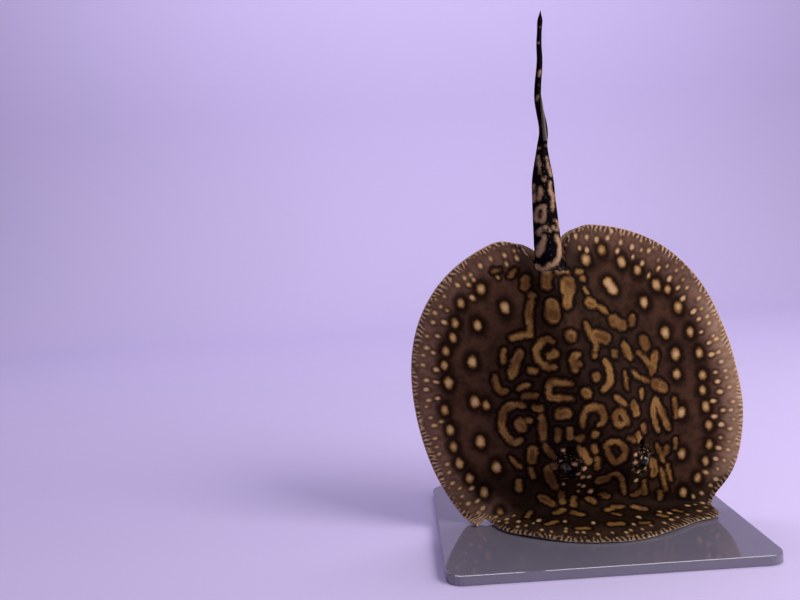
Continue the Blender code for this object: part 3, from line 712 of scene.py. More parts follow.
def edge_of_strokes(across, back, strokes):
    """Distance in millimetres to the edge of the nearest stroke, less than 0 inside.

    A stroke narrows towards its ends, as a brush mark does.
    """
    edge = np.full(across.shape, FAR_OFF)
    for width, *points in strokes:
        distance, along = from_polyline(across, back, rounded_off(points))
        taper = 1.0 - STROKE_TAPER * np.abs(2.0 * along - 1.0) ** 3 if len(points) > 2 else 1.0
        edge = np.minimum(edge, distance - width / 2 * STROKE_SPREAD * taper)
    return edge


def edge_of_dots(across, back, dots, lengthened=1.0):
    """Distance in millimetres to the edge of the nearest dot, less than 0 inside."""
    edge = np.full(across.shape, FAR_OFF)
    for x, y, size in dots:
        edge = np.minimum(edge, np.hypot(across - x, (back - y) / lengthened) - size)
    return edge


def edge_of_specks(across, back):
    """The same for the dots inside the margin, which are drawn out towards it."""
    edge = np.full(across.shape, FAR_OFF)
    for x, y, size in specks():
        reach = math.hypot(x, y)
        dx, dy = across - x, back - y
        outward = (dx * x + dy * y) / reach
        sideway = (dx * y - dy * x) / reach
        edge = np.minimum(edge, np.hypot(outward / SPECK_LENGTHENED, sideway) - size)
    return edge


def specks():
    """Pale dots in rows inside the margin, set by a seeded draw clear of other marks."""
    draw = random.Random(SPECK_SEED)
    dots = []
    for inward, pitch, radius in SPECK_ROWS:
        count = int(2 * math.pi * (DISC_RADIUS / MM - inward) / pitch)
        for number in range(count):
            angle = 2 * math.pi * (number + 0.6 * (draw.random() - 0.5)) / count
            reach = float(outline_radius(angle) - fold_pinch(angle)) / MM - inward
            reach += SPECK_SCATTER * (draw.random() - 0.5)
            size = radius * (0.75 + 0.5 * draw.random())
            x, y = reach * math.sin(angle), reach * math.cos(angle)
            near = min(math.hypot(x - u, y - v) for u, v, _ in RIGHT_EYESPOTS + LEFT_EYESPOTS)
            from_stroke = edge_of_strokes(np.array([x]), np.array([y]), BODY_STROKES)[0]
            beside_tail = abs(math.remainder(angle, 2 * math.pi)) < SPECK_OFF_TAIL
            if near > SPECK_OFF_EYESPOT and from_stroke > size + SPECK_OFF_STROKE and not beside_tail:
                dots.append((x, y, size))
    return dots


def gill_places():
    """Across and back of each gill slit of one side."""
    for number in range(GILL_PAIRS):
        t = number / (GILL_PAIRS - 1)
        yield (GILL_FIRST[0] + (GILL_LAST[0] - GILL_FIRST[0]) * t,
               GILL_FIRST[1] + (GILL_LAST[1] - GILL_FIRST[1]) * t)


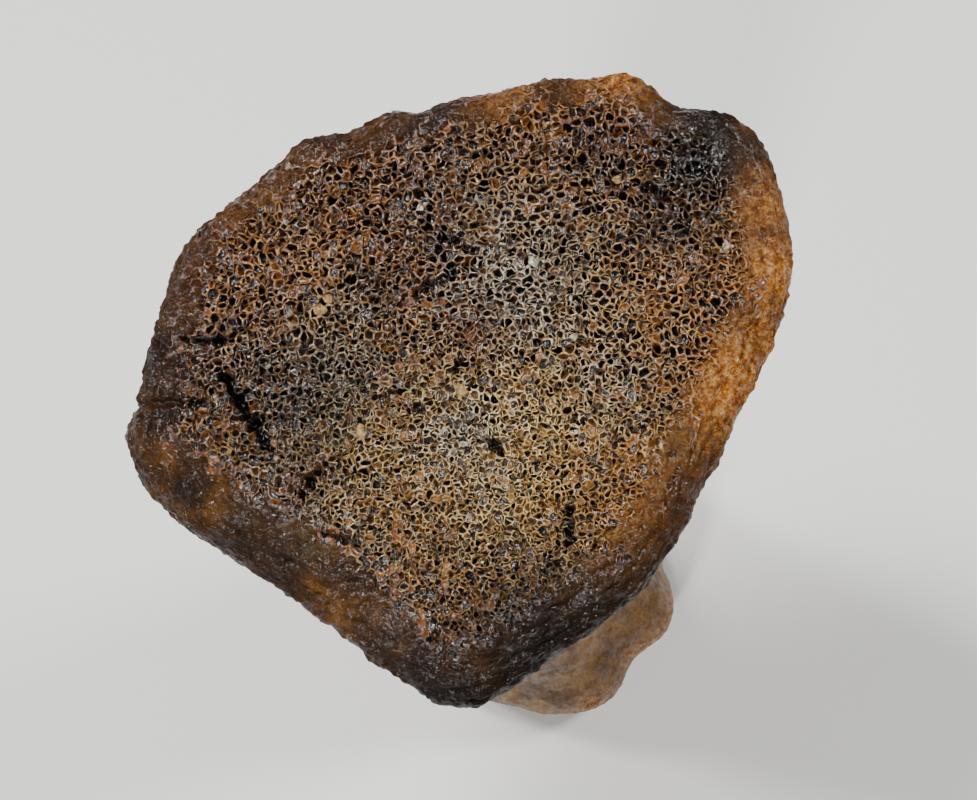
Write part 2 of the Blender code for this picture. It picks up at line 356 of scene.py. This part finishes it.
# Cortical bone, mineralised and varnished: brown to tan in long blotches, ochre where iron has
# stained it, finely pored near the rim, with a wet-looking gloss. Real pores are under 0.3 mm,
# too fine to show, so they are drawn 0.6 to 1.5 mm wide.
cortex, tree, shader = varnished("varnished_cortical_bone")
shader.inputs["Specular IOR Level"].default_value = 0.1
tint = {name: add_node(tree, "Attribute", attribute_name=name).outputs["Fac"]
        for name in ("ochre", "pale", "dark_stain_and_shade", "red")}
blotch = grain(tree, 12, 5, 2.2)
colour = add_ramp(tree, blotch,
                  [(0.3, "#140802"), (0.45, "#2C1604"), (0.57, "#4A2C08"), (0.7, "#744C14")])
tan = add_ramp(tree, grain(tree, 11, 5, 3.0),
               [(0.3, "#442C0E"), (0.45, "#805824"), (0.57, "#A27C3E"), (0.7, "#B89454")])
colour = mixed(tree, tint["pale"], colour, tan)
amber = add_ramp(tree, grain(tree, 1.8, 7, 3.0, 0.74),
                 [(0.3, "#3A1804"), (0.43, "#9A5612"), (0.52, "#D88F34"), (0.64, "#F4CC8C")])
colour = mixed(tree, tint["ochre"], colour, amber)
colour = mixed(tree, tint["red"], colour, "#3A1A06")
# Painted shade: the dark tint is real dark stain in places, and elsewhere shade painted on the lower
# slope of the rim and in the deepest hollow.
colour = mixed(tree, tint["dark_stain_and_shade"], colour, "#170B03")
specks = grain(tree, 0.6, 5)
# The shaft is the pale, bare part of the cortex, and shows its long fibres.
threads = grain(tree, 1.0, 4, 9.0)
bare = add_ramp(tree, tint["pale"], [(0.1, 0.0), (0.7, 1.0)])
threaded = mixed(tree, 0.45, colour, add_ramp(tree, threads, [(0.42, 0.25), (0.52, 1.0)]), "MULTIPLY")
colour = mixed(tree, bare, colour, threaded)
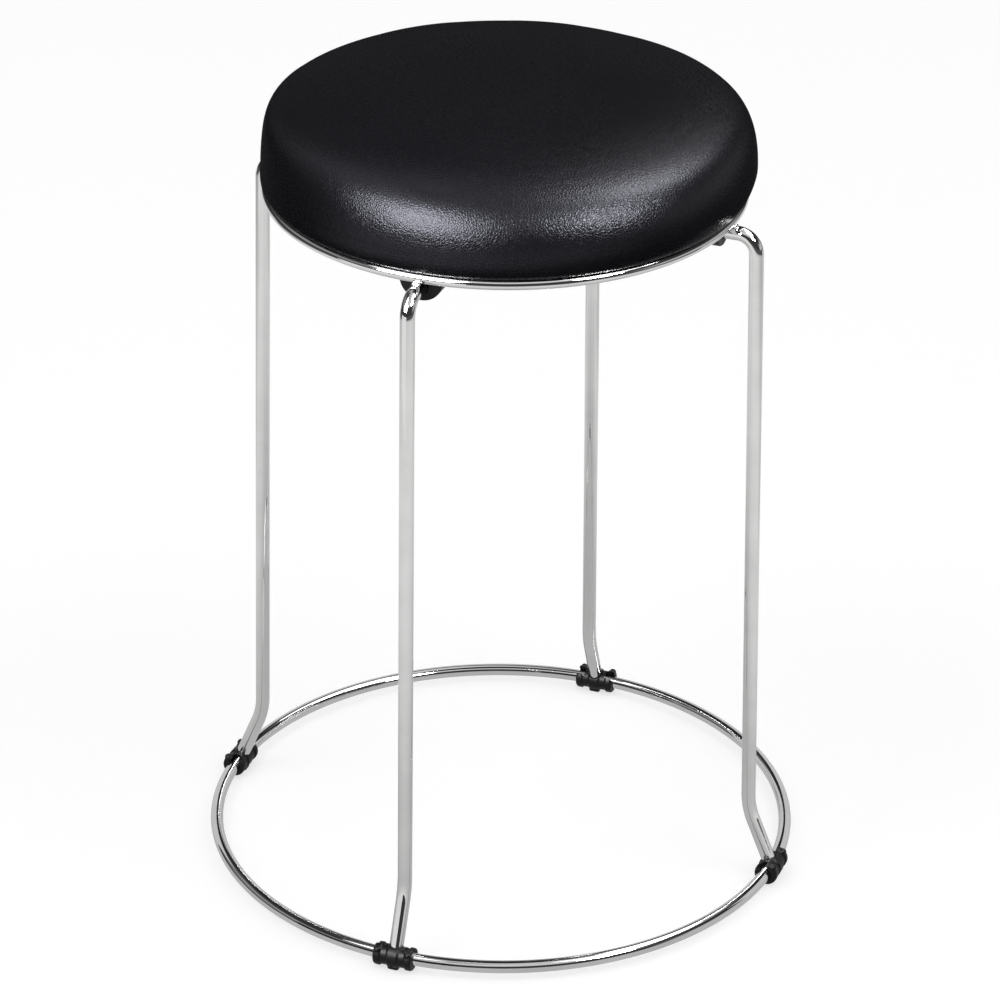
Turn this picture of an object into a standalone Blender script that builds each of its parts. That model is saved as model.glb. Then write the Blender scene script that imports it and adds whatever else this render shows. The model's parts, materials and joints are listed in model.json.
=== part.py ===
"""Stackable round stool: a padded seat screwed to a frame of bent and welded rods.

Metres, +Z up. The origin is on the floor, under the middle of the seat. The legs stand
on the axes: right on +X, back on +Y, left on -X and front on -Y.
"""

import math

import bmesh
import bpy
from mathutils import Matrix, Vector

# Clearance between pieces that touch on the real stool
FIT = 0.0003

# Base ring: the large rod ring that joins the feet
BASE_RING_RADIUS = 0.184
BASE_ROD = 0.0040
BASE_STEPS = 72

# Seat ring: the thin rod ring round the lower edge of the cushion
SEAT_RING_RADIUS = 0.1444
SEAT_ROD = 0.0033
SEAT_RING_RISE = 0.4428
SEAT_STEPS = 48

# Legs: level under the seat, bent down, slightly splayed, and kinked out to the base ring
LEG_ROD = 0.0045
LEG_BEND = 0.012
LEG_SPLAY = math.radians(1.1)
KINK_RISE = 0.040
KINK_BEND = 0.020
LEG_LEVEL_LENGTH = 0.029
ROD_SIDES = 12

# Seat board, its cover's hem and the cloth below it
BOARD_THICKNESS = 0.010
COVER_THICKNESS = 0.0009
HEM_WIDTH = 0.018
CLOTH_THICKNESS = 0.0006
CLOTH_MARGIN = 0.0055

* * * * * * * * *

:: Work to be completed ::
The lines from the start of the entries above through the line containing "stroke, less than 0 inside." are the ones to return, please; copy them exactly and include both ends.

:: Solved problem ::
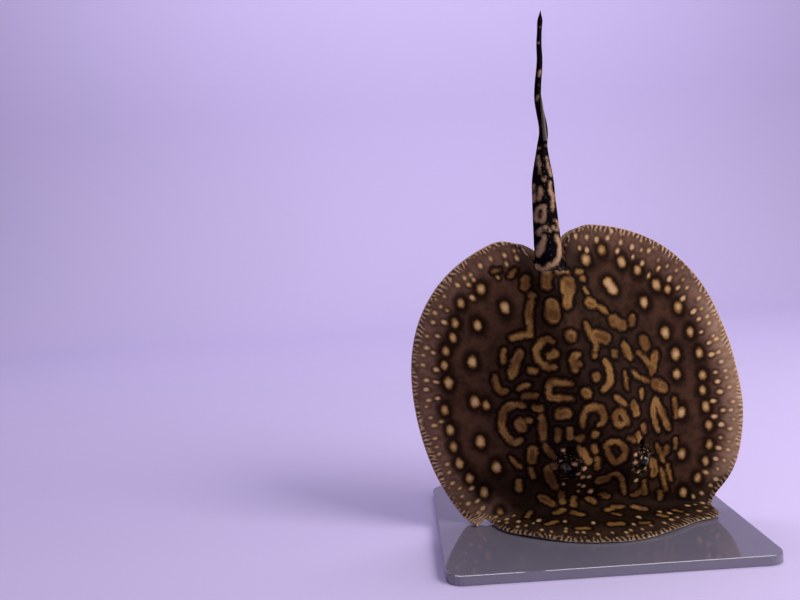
Continue the Blender code for this object: part 3, from line 712 of scene.py. More parts follow.
def edge_of_strokes(across, back, strokes):
    """Distance in millimetres to the edge of the nearest stroke, less than 0 inside.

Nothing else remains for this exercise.